With all of these challenges facing us at the dawn of the new century, Georgia, along with many Southern states (and some others around the nation), has put new restrictions on voting rights in the name of fraud prevention that everyone knows have the actual effect of discouraging political participation by eligible citizens, especially potential black and Latino voters. That is a continuation of a shameful history of denying the franchise to minorities.

The Republican Party in the South created its modern dominance on racial division, building a supermajority of white voters to win elections. Ironically, this strategy now gives it the chance to bring change to our region in a way that would be much more difficult for Democrats such as me.

The Republican Party can speak to its supporters about the need for change in the South, and push forward into areas and topics that my fellow Democrats and I cannot gain the standing to enter.

One example here in Georgia is Republican Gov. Nathan Deal’s push to reform draconian sentencing laws that we have enacted over the last several decades. A Democratic governor would no doubt be attacked as “soft on crime” and be hard-pressed to garner significant GOP support for such an effort. A Republican governor, however, can make the case as an ally to his party’s legislators and supporters about the need for such reform.

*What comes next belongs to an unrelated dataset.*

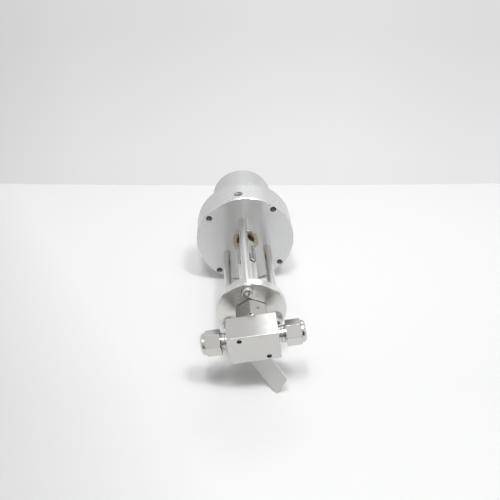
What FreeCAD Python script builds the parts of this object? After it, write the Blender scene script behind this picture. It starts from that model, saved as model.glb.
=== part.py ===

Let us hope that the public discussion about the need to address the aftermath of our tragic racial history continues, and that Southern Republican officeholders continue to help lead that discussion. Let’s also hope that the discussion – and action – moves beyond flags and monuments to schools, economic opportunity, justice and the encouragement of the civic participation of all of our citizens, regardless of their ethnicity. Then – and only then – will we really begin to make the past the past, even here in the South.